▶ [Short exercise] In the listing below, find the line that contains "return rivet" and the line that contains "in imported if". Quote both and every line between them, exactly, and nothing more.

▶ [Collected material]
— start —
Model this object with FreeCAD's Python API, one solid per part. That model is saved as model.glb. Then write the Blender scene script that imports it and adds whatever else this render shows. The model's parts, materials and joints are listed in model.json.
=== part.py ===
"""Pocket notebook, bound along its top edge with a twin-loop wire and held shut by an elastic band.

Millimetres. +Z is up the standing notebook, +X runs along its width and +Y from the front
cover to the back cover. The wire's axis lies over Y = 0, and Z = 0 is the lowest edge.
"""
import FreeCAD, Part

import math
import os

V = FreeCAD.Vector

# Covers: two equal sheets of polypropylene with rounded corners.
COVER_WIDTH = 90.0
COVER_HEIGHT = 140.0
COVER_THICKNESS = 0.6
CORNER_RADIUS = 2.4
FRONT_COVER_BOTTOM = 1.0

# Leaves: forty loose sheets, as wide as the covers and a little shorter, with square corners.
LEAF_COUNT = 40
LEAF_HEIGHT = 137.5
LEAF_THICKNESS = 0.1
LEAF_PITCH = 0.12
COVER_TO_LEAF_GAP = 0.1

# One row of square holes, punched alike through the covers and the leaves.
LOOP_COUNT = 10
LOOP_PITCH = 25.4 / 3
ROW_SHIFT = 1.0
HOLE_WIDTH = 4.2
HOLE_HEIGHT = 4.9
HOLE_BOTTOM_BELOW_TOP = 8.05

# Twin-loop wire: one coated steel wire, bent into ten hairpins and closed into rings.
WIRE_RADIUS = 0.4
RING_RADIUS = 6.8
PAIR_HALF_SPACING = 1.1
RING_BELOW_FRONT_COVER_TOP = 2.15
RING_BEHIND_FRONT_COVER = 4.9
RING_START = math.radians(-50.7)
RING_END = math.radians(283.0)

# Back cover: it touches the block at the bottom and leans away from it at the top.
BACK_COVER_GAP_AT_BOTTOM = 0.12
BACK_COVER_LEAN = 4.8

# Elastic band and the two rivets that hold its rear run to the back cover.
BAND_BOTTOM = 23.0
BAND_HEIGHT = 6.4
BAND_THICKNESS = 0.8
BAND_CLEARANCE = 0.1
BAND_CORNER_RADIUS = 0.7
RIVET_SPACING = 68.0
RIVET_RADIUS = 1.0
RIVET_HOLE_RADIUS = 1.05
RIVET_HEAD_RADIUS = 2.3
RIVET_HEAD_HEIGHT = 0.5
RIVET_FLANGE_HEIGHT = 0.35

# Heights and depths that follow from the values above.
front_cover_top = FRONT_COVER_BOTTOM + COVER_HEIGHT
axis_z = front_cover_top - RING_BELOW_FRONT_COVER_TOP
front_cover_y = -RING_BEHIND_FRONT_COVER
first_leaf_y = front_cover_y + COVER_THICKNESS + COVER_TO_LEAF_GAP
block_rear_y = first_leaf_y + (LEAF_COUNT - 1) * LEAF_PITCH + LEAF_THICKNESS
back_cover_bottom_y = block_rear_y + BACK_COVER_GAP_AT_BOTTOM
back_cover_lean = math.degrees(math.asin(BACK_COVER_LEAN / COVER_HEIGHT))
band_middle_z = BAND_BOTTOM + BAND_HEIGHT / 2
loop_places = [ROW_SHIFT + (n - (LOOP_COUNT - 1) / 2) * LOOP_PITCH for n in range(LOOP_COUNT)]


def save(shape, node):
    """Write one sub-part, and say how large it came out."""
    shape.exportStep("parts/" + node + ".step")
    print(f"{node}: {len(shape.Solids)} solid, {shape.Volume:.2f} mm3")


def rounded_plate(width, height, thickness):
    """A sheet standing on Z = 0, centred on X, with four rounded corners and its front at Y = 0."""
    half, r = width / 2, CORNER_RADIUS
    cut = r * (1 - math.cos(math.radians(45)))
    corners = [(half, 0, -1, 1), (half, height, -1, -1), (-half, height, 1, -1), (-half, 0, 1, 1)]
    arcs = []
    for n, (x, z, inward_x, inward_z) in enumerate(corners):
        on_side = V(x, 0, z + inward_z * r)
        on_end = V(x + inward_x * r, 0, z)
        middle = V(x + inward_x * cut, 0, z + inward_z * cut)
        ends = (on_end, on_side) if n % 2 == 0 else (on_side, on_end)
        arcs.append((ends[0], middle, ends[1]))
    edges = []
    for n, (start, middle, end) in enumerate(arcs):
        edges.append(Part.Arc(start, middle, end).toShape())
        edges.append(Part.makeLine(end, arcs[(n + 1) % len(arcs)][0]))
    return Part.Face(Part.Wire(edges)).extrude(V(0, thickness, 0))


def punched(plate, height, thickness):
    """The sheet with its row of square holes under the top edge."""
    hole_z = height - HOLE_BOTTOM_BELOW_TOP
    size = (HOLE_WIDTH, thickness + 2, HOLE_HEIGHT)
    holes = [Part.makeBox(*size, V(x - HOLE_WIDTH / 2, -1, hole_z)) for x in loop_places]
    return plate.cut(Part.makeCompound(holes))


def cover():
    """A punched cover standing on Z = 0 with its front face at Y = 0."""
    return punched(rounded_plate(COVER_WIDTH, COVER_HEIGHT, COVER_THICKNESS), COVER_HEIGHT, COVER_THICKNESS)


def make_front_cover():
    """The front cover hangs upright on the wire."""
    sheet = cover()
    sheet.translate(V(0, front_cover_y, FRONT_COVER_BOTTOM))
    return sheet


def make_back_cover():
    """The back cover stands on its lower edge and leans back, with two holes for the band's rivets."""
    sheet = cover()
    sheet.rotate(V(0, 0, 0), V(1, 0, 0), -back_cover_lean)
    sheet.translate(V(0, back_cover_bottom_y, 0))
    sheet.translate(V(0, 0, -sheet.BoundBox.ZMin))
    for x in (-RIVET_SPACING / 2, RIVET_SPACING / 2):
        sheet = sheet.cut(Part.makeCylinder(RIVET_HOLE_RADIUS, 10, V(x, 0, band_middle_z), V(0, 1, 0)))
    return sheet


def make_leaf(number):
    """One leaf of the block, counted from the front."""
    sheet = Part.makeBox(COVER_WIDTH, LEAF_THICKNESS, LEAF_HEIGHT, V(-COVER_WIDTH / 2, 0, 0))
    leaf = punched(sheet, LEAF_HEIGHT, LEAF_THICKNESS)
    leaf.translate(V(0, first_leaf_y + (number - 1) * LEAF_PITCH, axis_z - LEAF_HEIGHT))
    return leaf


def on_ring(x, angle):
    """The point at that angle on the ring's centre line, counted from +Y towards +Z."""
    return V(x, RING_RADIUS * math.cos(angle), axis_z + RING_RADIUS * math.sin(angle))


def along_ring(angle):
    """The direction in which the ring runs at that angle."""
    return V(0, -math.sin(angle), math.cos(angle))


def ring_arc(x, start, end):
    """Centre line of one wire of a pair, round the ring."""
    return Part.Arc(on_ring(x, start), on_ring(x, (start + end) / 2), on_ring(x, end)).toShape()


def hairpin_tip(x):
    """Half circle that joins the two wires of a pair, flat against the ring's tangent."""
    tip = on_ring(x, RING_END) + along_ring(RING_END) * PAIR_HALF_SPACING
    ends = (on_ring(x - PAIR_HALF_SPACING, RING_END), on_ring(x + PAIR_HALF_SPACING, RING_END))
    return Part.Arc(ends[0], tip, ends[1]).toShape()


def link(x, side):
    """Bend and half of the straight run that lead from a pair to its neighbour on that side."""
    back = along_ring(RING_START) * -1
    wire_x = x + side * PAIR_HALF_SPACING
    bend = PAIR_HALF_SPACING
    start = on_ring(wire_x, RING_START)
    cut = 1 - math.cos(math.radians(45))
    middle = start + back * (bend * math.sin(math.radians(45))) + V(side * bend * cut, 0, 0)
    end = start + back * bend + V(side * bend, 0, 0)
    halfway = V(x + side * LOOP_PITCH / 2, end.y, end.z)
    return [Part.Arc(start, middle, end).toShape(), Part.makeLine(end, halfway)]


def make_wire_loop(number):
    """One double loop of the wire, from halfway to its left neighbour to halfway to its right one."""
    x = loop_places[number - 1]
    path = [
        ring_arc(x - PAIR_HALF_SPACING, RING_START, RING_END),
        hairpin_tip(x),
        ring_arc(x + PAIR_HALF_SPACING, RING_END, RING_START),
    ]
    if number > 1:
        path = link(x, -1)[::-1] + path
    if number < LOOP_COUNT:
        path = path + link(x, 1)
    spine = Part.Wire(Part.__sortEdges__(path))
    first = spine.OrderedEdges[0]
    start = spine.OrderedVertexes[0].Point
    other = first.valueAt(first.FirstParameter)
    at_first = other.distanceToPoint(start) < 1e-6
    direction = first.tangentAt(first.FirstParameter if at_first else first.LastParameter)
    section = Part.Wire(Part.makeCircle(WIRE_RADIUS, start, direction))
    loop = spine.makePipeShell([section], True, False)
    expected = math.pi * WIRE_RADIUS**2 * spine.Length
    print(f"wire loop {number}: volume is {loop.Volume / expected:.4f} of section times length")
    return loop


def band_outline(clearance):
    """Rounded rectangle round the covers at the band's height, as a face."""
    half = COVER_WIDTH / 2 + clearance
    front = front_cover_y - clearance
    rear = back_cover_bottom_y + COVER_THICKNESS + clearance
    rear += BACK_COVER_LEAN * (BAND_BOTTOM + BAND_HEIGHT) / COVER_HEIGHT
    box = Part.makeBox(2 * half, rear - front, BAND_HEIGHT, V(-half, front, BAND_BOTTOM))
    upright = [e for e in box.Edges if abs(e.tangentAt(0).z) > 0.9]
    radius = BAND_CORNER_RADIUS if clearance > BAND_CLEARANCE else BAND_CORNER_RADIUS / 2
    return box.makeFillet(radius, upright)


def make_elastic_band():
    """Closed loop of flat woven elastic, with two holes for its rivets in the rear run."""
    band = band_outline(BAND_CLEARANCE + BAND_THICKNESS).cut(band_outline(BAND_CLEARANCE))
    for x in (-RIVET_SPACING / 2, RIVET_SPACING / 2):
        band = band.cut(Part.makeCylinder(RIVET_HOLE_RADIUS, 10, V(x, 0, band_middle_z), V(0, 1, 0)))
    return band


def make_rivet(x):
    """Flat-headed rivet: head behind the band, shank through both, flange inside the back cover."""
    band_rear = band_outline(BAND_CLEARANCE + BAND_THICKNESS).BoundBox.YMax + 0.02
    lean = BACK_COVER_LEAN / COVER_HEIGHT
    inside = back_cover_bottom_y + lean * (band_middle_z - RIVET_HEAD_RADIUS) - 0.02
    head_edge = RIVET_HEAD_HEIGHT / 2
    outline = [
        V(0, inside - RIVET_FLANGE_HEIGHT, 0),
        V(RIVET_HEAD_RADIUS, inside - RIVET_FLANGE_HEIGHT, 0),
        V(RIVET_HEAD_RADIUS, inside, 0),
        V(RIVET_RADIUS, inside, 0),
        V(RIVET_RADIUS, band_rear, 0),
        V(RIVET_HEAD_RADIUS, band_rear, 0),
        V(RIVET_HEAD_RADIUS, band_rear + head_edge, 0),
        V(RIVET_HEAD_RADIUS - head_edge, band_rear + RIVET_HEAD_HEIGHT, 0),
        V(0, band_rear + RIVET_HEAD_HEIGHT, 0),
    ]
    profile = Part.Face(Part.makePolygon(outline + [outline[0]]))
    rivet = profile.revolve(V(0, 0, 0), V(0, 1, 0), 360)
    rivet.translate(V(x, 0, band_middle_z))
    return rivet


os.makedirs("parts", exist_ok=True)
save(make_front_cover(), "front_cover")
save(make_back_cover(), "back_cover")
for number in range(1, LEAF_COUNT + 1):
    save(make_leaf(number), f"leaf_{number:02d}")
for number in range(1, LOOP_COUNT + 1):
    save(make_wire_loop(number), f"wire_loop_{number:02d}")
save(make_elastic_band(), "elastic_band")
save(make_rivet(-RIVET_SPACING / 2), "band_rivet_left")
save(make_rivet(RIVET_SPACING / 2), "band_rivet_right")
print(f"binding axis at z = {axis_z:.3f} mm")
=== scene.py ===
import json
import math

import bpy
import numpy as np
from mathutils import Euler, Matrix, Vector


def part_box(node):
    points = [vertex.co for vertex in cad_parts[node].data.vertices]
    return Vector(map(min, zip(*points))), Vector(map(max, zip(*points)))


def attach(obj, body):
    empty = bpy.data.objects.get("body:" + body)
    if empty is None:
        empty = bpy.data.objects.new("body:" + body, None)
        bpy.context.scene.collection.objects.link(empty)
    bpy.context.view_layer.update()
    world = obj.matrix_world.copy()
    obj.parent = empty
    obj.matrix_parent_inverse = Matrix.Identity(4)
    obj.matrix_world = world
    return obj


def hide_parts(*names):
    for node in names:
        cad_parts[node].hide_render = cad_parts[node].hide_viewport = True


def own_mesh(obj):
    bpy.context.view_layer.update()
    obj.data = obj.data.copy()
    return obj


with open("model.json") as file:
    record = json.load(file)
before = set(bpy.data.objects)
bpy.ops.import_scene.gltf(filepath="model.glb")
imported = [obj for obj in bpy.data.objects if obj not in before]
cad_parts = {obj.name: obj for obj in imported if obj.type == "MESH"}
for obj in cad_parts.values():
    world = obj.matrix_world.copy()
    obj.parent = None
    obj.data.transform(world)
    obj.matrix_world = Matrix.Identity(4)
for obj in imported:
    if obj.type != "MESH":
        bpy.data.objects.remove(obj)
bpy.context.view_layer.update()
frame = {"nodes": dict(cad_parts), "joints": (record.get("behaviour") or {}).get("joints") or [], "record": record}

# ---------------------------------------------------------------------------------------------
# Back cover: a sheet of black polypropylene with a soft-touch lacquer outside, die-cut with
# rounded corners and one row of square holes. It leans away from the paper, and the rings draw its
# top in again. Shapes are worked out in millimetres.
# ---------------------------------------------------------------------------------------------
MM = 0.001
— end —
▶ [Completed task]
    return rivet


os.makedirs("parts", exist_ok=True)
save(make_front_cover(), "front_cover")
save(make_back_cover(), "back_cover")
for number in range(1, LEAF_COUNT + 1):
    save(make_leaf(number), f"leaf_{number:02d}")
for number in range(1, LOOP_COUNT + 1):
    save(make_wire_loop(number), f"wire_loop_{number:02d}")
save(make_elastic_band(), "elastic_band")
save(make_rivet(-RIVET_SPACING / 2), "band_rivet_left")
save(make_rivet(RIVET_SPACING / 2), "band_rivet_right")
print(f"binding axis at z = {axis_z:.3f} mm")
=== scene.py ===
import json
import math

import bpy
import numpy as np
from mathutils import Euler, Matrix, Vector


def part_box(node):
    points = [vertex.co for vertex in cad_parts[node].data.vertices]
    return Vector(map(min, zip(*points))), Vector(map(max, zip(*points)))


def attach(obj, body):
    empty = bpy.data.objects.get("body:" + body)
    if empty is None:
        empty = bpy.data.objects.new("body:" + body, None)
        bpy.context.scene.collection.objects.link(empty)
    bpy.context.view_layer.update()
    world = obj.matrix_world.copy()
    obj.parent = empty
    obj.matrix_parent_inverse = Matrix.Identity(4)
    obj.matrix_world = world
    return obj


def hide_parts(*names):
    for node in names:
        cad_parts[node].hide_render = cad_parts[node].hide_viewport = True


def own_mesh(obj):
    bpy.context.view_layer.update()
    obj.data = obj.data.copy()
    return obj


with open("model.json") as file:
    record = json.load(file)
before = set(bpy.data.objects)
bpy.ops.import_scene.gltf(filepath="model.glb")
imported = [obj for obj in bpy.data.objects if obj not in before]
cad_parts = {obj.name: obj for obj in imported if obj.type == "MESH"}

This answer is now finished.